In my experience, each of these libraries has its strengths and use cases. Pandas is my go-to for data manipulation and basic time series operations. When I need to dive deeper into statistical analysis, Statsmodels provides a comprehensive toolkit. For business forecasting, especially when dealing with messy real-world data, Prophet has often saved the day. Pyflux comes in handy when I need more complex probabilistic models, and Darts has been a recent favorite for its flexibility and ease of use, especially when experimenting with multiple models.
The choice of library often depends on the specific problem at hand. For simple time series analysis and data manipulation, Pandas is often sufficient. When dealing with complex seasonality or multiple external regressors, Prophet or Statsmodels might be more appropriate. For probabilistic modeling or when working with non-Gaussian data, Pyflux can be invaluable. And when I want to experiment with multiple models or incorporate machine learning approaches, Darts provides a unified interface that simplifies the process.
It’s worth noting that these libraries are not mutually exclusive. In many of my projects, I find myself using a combination of these tools. I might use Pandas for initial data cleaning and exploration, Statsmodels for in-depth statistical analysis, and then Prophet or Darts for forecasting.

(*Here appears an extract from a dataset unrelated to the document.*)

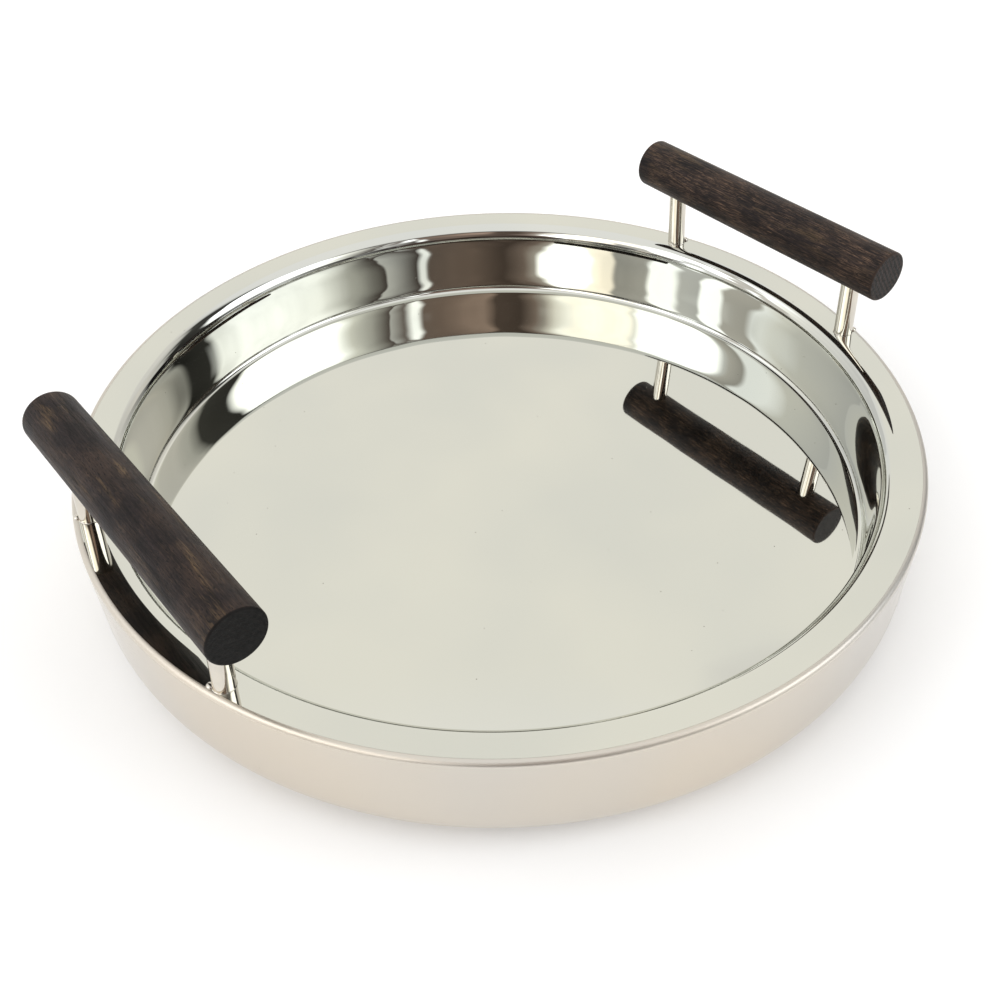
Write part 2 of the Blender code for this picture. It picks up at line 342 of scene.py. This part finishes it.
def mirrorSheet(name, finish):
    mat, tree, shader = newMaterial(name, finish["color"], 1.0, finish["roughness"][0])
    place = addNode(tree, "ShaderNodeTexCoord").outputs["Object"]
    smear = addNode(tree, "ShaderNodeTexNoise",
                    {"Vector": place, "Scale": perMm(finish["smearSize"]), "Detail": 6.0, "Roughness": 0.62})
    dust = addNode(tree, "ShaderNodeTexVoronoi",
                   {"Vector": place, "Scale": perMm(finish["dustSpacing"]), "Randomness": 1.0})
    speck = addNode(tree, "ShaderNodeMapRange",
                    {0: dust.outputs["Distance"], 1: finish["dustSize"], 2: finish["dustSize"] * 0.5})
    keep = addNode(tree, "ShaderNodeSeparateColor", {0: dust.outputs["Color"]})
    few = addNode(tree, "ShaderNodeMath", {0: keep.outputs[0], 1: finish["dustKept"]}, operation="LESS_THAN")
    specks = addNode(tree, "ShaderNodeMath", {0: speck.outputs[0], 1: few.outputs[0]}, operation="MULTIPLY")
    drift = addNode(tree, "ShaderNodeTexNoise",
                    {"Vector": place, "Scale": perMm(finish["cloudSize"]), "Detail": 2.0})
    mood = addNode(tree, "ShaderNodeMapRange", {0: drift.outputs[0], 1: 0.35, 2: 0.65})
    sheet = addNode(tree, "ShaderNodeMix", {0: mood.outputs[0], 6: hexColor(finish["color"]),
                                            7: hexColor(finish["cloud"])}, data_type="RGBA")
    tone = addNode(tree, "ShaderNodeMix", {0: specks.outputs[0], 6: sheet.outputs[2],
                                           7: hexColor(finish["dustColor"])}, data_type="RGBA")
    tree.links.new(tone.outputs[2], shader.inputs["Base Color"])
    low, high = finish["roughness"]
    gloss = addNode(tree, "ShaderNodeMapRange", {0: smear.outputs[0], 1: 0.35, 2: 0.7, 3: low, 4: high})
    dulled = addNode(tree, "ShaderNodeMath", {0: specks.outputs[0], 1: 0.35, 2: gloss.outputs[0]},
                     operation="MULTIPLY_ADD")
    rough = dulled.outputs[0]
    if "edgeRoughness" in finish:
        height = addNode(tree, "ShaderNodeSeparateXYZ", {0: place}).outputs["Z"]
        foot, head = [crestHeight - depth for depth in finish["edgeDepth"]]
        scuffed = addNode(tree, "ShaderNodeMapRange",
                          {0: height, 1: foot, 2: head, 4: finish["edgeRoughness"]}).outputs[0]
        rough = addNode(tree, "ShaderNodeMath", {0: rough, 1: scuffed}, operation="MAXIMUM").outputs[0]
    tree.links.new(rough, shader.inputs["Roughness"])
    wave = addNode(tree, "ShaderNodeTexNoise",
                   {"Vector": place, "Scale": perMm(finish["waveSize"]), "Detail": 1.0})
    bump = addNode(tree, "ShaderNodeBump", {"Height": wave.outputs[0], "Distance": finish["waveHeight"]})
    tree.links.new(bump.outputs[0], shader.inputs["Normal"])
    return mat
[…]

As with any tool in data science, the key is to understand the strengths and limitations of each library. Time series analysis can be complex, and having a diverse toolkit allows you to approach problems from multiple angles. Whether you’re dealing with financial data, IoT sensor readings, or sales forecasts, these five libraries provide a robust foundation for tackling a wide range of time series challenges in Python.
Remember, the field of time series analysis is continually evolving, with new methods and tools emerging regularly. Staying updated with the latest developments and continuously expanding your toolkit will ensure you’re well-equipped to handle any time series problem that comes your way.